The projects cannot overlook the social process that is taking place. A classic example is the Old Weather project by Zooniverse. The aim was to invite volunteers to transcribe historic ship’s logs to uncover historical weather data for climate model assimilation. What the volunteers ended up researching as well were stories of sailors, ships and life aboard.

Could there be novel ways for experts and volunteers to work together in the Wikimedia projects?


In volunteered projects many actors are giving and receiving. When institutions share, they expect to get enriched data back. When people spend their time, they expect their contributions to be valuable.

Transparency about the project goals and how the project results are being used, emerged as a key principle. Open licensing of the results will secure the reuse for participants and beyond the project.

If I’ve given my time freely, I take the view that the content I generate should also be freely available for anyone to reuse. – Siobhan Leachman

There are many ways to reward participants for their work. It is not so important how, but it is essential that people who contribute voluntarily are being recognized, thanked, and respected.

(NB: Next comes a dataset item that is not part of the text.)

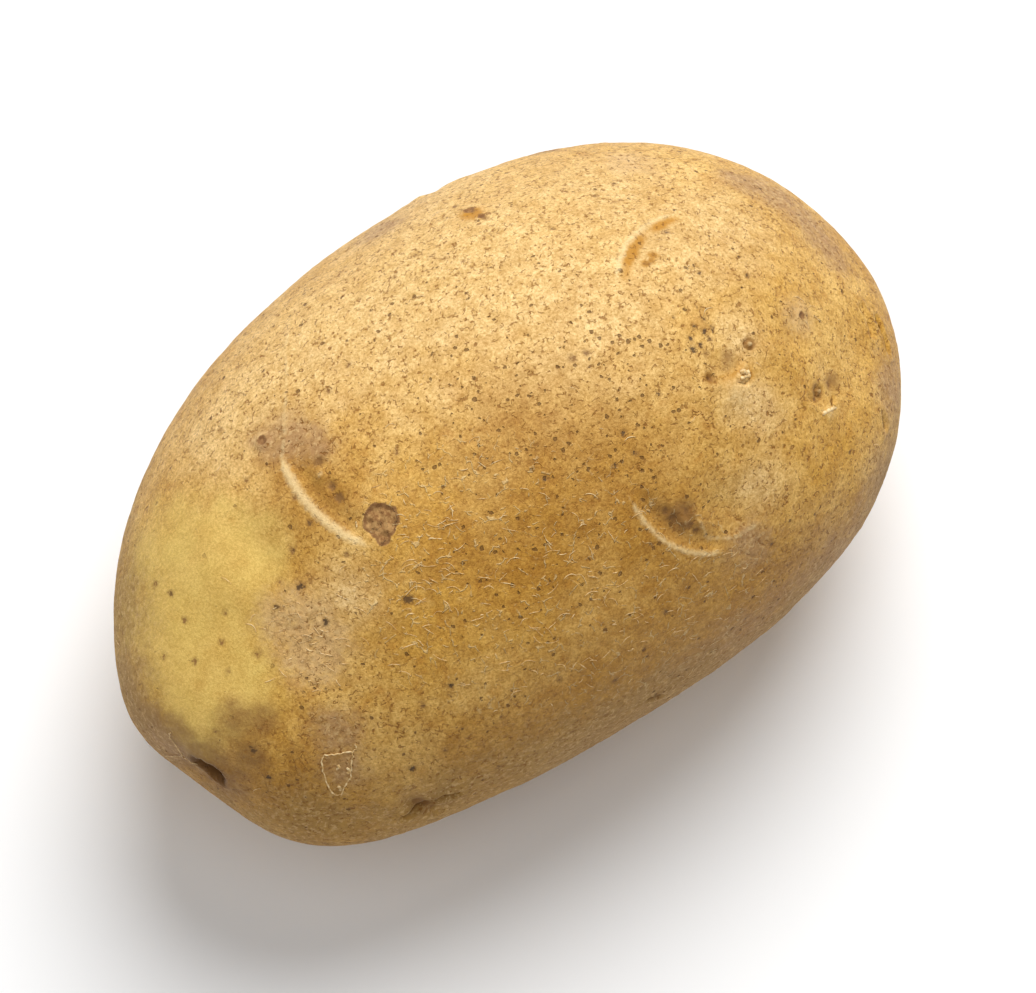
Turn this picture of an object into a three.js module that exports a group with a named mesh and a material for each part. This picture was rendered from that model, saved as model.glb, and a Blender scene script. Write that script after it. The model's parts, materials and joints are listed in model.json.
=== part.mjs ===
// A potato: one solid tuber lying on the small flat patch of its underside.
//
// Units are millimetres. +Z is up, and +X runs from the heel, where the stolon joined the plant,
// to the rose end, where the eyes crowd together. The origin is under the middle of the tuber,
// on the surface that it lies on.
//
// The body starts as a rounded ovoid. Broad swellings and hollows give it its own lopsided form,
// then each eye adds a hollow with a brow behind it, and the underside is pressed flat.
// A place on the skin is a direction from the middle of the body: lon turns from +X towards +Y,
// and lat rises from the horizontal towards +Z, both in degrees.

import * as THREE from 'three';
import { mergeVertices } from 'three/addons/utils/BufferGeometryUtils.js';

// Driving dimensions of the ovoid, before its swellings.
const body = {
	length: 98,
	breadth: 65,
	height: 56,
	fullness: 2.1, // 2 is a plain ellipsoid, and more fills out its shoulders
	bow: 1.2, // how far the two ends lie towards -Y from the middle
};

// The flat patch: how much of the underside is pressed away, and how softly its rim turns up.
const flat = { press: 1.5, rim: 0.7 };

// Triangles along each edge of the icosahedron that the surface is laid on, less one.
const surfaceDetail = 21;

// Broad forms: a swelling has a positive rise, a hollow a negative one. reach is in degrees.
const swellings = [
	{ name: 'heel tip', lon: 178, lat: 2, reach: 13, rise: 2.2 },
	{ name: 'heel hip', lon: - 143, lat: - 8, reach: 13, rise: 3.1 },
	{ name: 'heel cheek', lon: - 166, lat: 18, reach: 12, rise: 2.0 },
	{ name: 'heel saddle', lon: - 172, lat: 39, reach: 13, rise: - 2.0 },
	{ name: 'stolon hollow', lon: - 166, lat: 3, reach: 8, rise: - 1.5 },
	{ name: 'front waist', lon: - 100, lat: 2, reach: 22, rise: - 1.2 },
	{ name: 'front shoulder', lon: - 48, lat: 0, reach: 22, rise: 2.4 },
	{ name: 'front slope', lon: - 144, lat: 39, reach: 12, rise: - 1.2 },
	{ name: 'crown', lon: - 15, lat: 76, reach: 21, rise: 3.2 },
	{ name: 'rose end', lon: - 6, lat: 0, reach: 13, rise: 0.8 },
	{ name: 'rose hollow', lon: - 31, lat: 29, reach: 10, rise: - 1.4 },
	{ name: 'rose slope', lon: - 4, lat: 26, reach: 10, rise: - 0.9 },
	{ name: 'back shoulder', lon: 50, lat: 4, reach: 24, rise: 1.4 },
	{ name: 'back dip', lon: 33, lat: 44, reach: 10, rise: - 0.6 },
	{ name: 'back knoll', lon: 124, lat: 40, reach: 12, rise: 0.7 },
	{ name: 'lower belly', lon: 60, lat: - 55, reach: 24, rise: 0.8 },
];

// Eyes. across is the width of the brow, depth is how far the buds' hollow sinks and brow how far
// the ridge behind it stands up. turn is the angle from the way to the rose end to the way that
// the eye opens, counter-clockwise as seen from outside.
const eyes = [
	{ name: 'heel top eye', lon: 170, lat: 50, across: 15, depth: 1.0, brow: 0.5, turn: 9 },
	{ name: 'front top eye', lon: - 68, lat: 42, across: 12, depth: 1.0, brow: 0.4, turn: 18 },
	{ name: 'back top eye', lon: 10, lat: 48, across: 11, depth: 0.5, brow: 0.3, turn: - 75 },
	{ name: 'rose top eye', lon: - 27, lat: 44, across: 9, depth: 0.9, brow: 0.6, turn: 37 },
	{ name: 'rose front eye', lon: - 30, lat: 24, across: 7, depth: 0.9, brow: 0.4, turn: 44 },
	{ name: 'heel front eye', lon: - 138, lat: 3, across: 9, depth: 1.3, brow: 0.4, turn: 29 },
	{ name: 'rose tip eye', lon: 16, lat: - 14, across: 8, depth: 0.8, brow: 0.4, turn: 20 },
	{ name: 'back side eye', lon: 66, lat: 9, across: 13, depth: 0.9, brow: 0.5, turn: - 10 },
	{ name: 'back heel eye', lon: 132, lat: - 12, across: 12, depth: 0.8, brow: 0.4, turn: 5 },
	{ name: 'front low eye', lon: - 66, lat: - 30, across: 12, depth: 0.9, brow: 0.5, turn: 10 },
	{ name: 'rose low eye', lon: 26, lat: - 44, across: 10, depth: 0.8, brow: 0.4, turn: - 15 },
	{ name: 'heel low eye', lon: - 156, lat: - 42, across: 11, depth: 0.6, brow: 0.3, turn: 0 },
];

// Proportions that all the eyes share, in half widths of the brow.
const eyeShape = {
	hollow: { halfWidth: 0.62, halfLength: 0.4 },
	brow: { behind: 0.62, curl: 0.42, thickness: 0.22 },
};

// The round pit where the stolon broke away.
const stolonScar = { lon: - 168, lat: 5, across: 6, depth: 1.3 };

const radians = THREE.MathUtils.degToRad;
const roseWay = new THREE.Vector3( 1, 0, 0 );

function directionOf( { lon, lat } ) {

	const level = Math.cos( radians( lat ) );
	return new THREE.Vector3(
		level * Math.cos( radians( lon ) ),
		level * Math.sin( radians( lon ) ),
		Math.sin( radians( lat ) ),
	);

}

// A bell: 1 where x is 0, and nearly 0 past twice the width.
function bell( x, width ) {

	return Math.exp( - ( ( x / width ) ** 2 ) );

}

function ovoid( direction ) {

	const p = body.fullness;
	const norm = direction.toArray().reduce( ( sum, c ) => sum + Math.abs( c ) ** p, 0 ) ** ( 1 / p );
	const point = direction.clone().divideScalar( norm );
	point.multiply( new THREE.Vector3( body.length / 2, body.breadth / 2, body.height / 2 ) );
	point.y -= body.bow * direction.x ** 2;
	return point;

}

const swellingCentres = swellings.map( directionOf );

function bodyPoint( direction ) {

	const point = ovoid( direction );
	swellings.forEach( ( { reach, rise }, i ) => {

		const away = THREE.MathUtils.radToDeg( direction.angleTo( swellingCentres[ i ] ) );
		point.addScaledVector( direction, rise * bell( away, reach * Math.SQRT2 ) );

	} );
	return point;

}

// An eye is a hollow for the buds, with a curved brow behind it. This gives its rise at a point.
function eyeForm( eye ) {

	const up = directionOf( eye );
	const centre = bodyPoint( up );
	const ahead = roseWay.clone().projectOnPlane( up ).normalize().applyAxisAngle( up, radians( eye.turn ) );
	const aside = up.clone().cross( ahead );
	const half = eye.across / 2;
	const { hollow, brow } = eyeShape;
	return ( point ) => {

		const offset = point.clone().sub( centre );
		if ( offset.dot( up ) < - eye.across ) return 0;
		const s = offset.dot( aside ) / half;
		const t = offset.dot( ahead ) / half;
		const browLine = - brow.behind + brow.curl * s ** 2;
		const sunk = bell( s, hollow.halfWidth ) * bell( t, hollow.halfLength );
		const raised = bell( t - browLine, brow.thickness ) * bell( s ** 2, 1 );
		return eye.brow * raised - eye.depth * sunk;

	};

}

function scarForm( scar ) {

	const centre = bodyPoint( directionOf( scar ) );
	return ( point ) => - scar.depth * bell( point.distanceTo( centre ), scar.across / 2 );

}

// Lifts a point onto the flat patch, with a soft turn at its rim.
function pressFlat( point ) {

	const floor = - body.height / 2 + flat.press;
	const above = point.z - floor;
	if ( above < - flat.rim ) point.z = floor;
	else if ( above < flat.rim ) point.z = floor + ( above + flat.rim ) ** 2 / ( 4 * flat.rim );

}

function makeTuber() {

	const ball = new THREE.IcosahedronGeometry( 1, surfaceDetail );
	ball.deleteAttribute( 'normal' );
	ball.deleteAttribute( 'uv' );
	const geometry = mergeVertices( ball, 1e-5 );

	const details = [ ...eyes.map( eyeForm ), scarForm( stolonScar ) ];
	const position = geometry.attributes.position;
	const direction = new THREE.Vector3();
	for ( let i = 0; i < position.count; i ++ ) {

		direction.fromBufferAttribute( position, i ).normalize();
		const point = bodyPoint( direction );
		const rise = details.reduce( ( sum, form ) => sum + form( point ), 0 );
		point.addScaledVector( direction, rise );
		pressFlat( point );
		position.setXYZ( i, ...point );

	}

	// The origin goes under the middle of the outline in plan, level with the flat patch.
	geometry.computeBoundingBox();
	const { min, max } = geometry.boundingBox;
	geometry.translate( - ( min.x + max.x ) / 2, - ( min.y + max.y ) / 2, - min.z );
	geometry.computeVertexNormals();
	return geometry;

}

const skin = new THREE.MeshStandardMaterial( { color: 0xd9ab62, roughness: 0.62, metalness: 0 } );

const potato = new THREE.Mesh( makeTuber(), skin );
potato.name = 'potato';

const group = new THREE.Group();
group.add( potato );

export default group;
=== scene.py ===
import json
import math
import bmesh
import bpy
import numpy as np
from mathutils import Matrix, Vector
from mathutils.bvhtree import BVHTree

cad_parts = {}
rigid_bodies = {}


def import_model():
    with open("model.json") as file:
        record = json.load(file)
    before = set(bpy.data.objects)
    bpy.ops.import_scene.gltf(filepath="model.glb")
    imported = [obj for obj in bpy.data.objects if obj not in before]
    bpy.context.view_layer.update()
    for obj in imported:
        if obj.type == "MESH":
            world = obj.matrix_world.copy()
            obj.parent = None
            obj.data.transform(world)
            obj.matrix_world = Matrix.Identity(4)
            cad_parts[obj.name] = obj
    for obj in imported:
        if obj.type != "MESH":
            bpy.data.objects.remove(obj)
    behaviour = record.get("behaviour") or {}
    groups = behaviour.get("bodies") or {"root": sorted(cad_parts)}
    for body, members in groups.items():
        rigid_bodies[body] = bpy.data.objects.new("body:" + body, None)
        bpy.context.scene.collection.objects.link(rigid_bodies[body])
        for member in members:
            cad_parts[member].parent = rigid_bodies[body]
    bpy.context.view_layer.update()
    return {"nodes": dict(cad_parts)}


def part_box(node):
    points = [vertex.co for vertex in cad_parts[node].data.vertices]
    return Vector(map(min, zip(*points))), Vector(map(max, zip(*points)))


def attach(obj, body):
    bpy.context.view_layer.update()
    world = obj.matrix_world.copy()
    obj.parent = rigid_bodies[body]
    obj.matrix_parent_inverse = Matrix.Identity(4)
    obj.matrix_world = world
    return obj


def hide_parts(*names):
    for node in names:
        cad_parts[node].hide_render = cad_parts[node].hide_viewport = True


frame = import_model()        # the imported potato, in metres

mm = 0.001
low, high = (Vector(corner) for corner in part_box("potato"))
middle = (low + high) / 2
scene = bpy.context.scene
rng = np.random.default_rng(7)

# Places on the skin are (lon, lat) in degrees, seen from the middle of the potato: lon turns from +X,
# the rose end, towards +Y, and lat rises towards +Z. Sizes on the skin are in millimetres.

view = {
    "height": 70,
    "turn": -36.4,
    "distance": 0.6,
    "lens": 181.1,
    "aim": (0.0008, -0.0035, 0.0277),
}


def lookFrom(height, turn):
    # the unit vector from the potato back towards a viewer or a light
    h, t = math.radians(height), math.radians(turn)
    return Vector((math.sin(t) * math.cos(h), -math.cos(t) * math.cos(h), math.sin(h)))


def makeCamera():
    camera = bpy.data.objects.new("camera", bpy.data.cameras.new("camera"))
    scene.collection.objects.link(camera)
    camera.data.lens = view["lens"]
    camera.data.clip_start = 0.01
    back = lookFrom(view["height"], view["turn"])
    camera.location = Vector(view["aim"]) + back * view["distance"]
    camera.rotation_euler = (-back).to_track_quat("-Z", "Y").to_euler()
    scene.camera = camera


lights = [
    {"name": "key", "height": 57, "turn": 128, "distance": 0.9, "size": 0.7, "watts": 9.4},
    {"name": "front fill", "height": 66, "turn": -30, "distance": 0.9, "size": 0.8, "watts": 2.4},
    {"name": "side fill", "height": 32, "turn": 222, "distance": 0.9, "size": 0.7, "watts": 1.1},
]
studio = {"strength": 0.155, "floorTone": 0.9}


def makeLight(name, height, turn, distance, size, watts):
    lamp = bpy.data.lights.new(name, "AREA")
    lamp.shape = "DISK"
    lamp.size, lamp.energy = size, watts
    away = lookFrom(height, turn)
    holder = bpy.data.objects.new(name, lamp)
    scene.collection.objects.link(holder)
    holder.location = middle + away * distance
    holder.rotation_euler = (-away).to_track_quat("-Z", "Y").to_euler()


def makeFloor():
    bpy.ops.mesh.primitive_plane_add(size=4, location=(0, 0, -0.0003))
    floor = bpy.context.object
    floor.name = "floor"
    paper = bpy.data.materials.new("pale floor")
    paper.use_nodes = True
    coat = paper.node_tree.nodes["Principled BSDF"]
    coat.inputs["Base Color"].default_value = (*[studio["floorTone"]] * 3, 1)
    coat.inputs["Roughness"].default_value = 0.9
    coat.inputs["Specular IOR Level"].default_value = 0.1
    floor.data.materials.append(paper)


makeCamera()
for lamp in lights:
    makeLight(**lamp)
makeFloor()
world = bpy.data.worlds.new("studio")
scene.world = world
world.use_nodes = True
world.node_tree.nodes["Background"].inputs["Color"].default_value = (1, 1, 1, 1)
world.node_tree.nodes["Background"].inputs["Strength"].default_value = studio["strength"]
scene.view_settings.view_transform = "Standard"
print("stage ready")

# The body is a ball of even quads laid onto the CAD solid and subdivided.
bodyMesh = {
    "squares": 26,
    "rounds": 3,
    "mapMargin": 0.006,
}
mapCells = {        # (axis, side): (column, row)
    (2, 1): (0, 2), (2, -1): (1, 2),
    (1, 1): (0, 1), (1, -1): (1, 1),
    (0, 1): (0, 0), (0, -1): (1, 0),
}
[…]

If you want to study the discussions closer, the workshop notes are online, along with notes on each topic. The conference abstracts cover a multitude of topics and they are well worth visiting. And help make the Crowdsourcing page in Wikipedia a great resource for humanities projects as well!

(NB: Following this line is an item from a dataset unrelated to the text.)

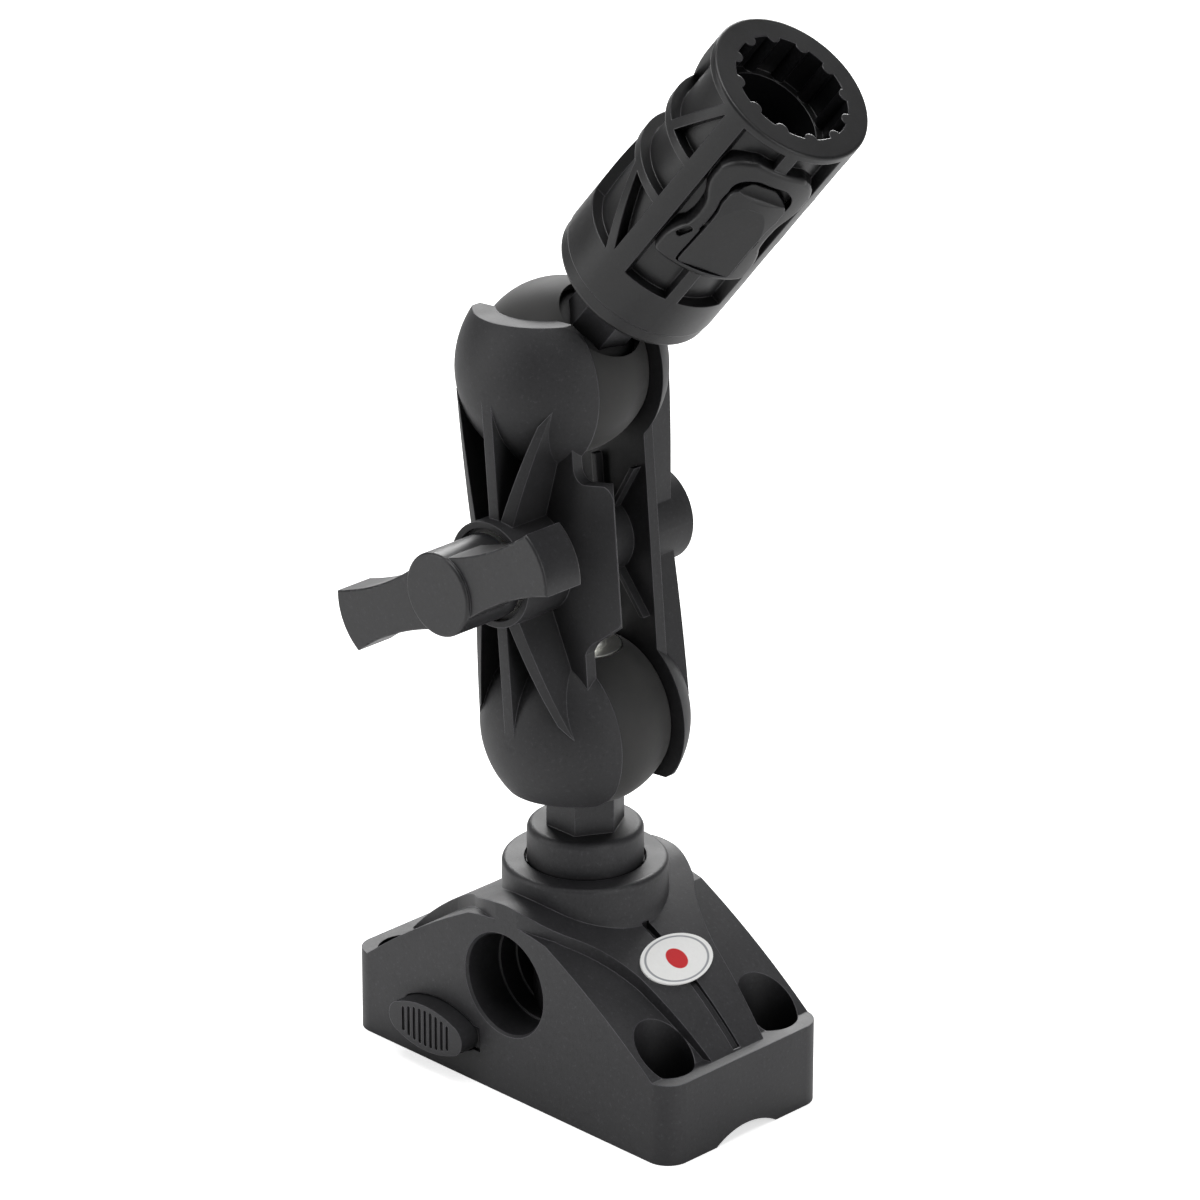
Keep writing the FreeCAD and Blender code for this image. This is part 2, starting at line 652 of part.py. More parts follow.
def make_arm_half(label, side, boss_radius, boss_top):
    """One clamp half. side is -1 for the knob side and +1 for the far side."""
    body = new_body(label, arm_place())
    gap, span, reach = size("RimGap"), size("ArmSpan"), size("CupRadius")
    outward = side > 0
    wing = -side
    middle = arm_middle()

    def face(distance):
        return new_sketch(body, "XZ_Plane", -side * distance)

    # ribs fan out from the boss; their crests lie on a round envelope and fade into the cups
    rib_high = "Sizes.CupRadius - Sizes.RimGap + 1"
    centre = face(gap)
    straight_rib(centre, 0, 0, span, size("RibThick"))
    pad(body, centre, rib_high, reverse=outward)
    # the ribs on the wing's side start close to the middle, the others further out
    roots = {wing: ((1.4, 11.0), (4.8, 10.0)), -wing: ((6.4, 5.0), (9.8, 5.0))}
    for across, root in roots.items():
        for away in (-1, 1):
            rib = face(gap)
            slanted_rib(rib, across, away, root)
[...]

Let’s Edit Wikimedia + the Digital Humanities together!

Digital Humanities 2017 will be held in Montréal, Canada right before Wikimania. DH2017 will be held on August 8–11 on the campus of McGill University, while Wikimania 2017 takes place at the Centre Sheraton Montréal in downtown Montréal on August 11–13. This will surely be a unique opportunity for crossovers between the academic and volunteered digital humanities research!

In the meantime, we should start imagining ways to bring Wikimedia projects together with the vibrant new space created by the Digital Humanities. I have started a page to share those ideas in the Why Digital Humanities + Wikimedia page in Wikimedia Outreach. Let’s edit it together!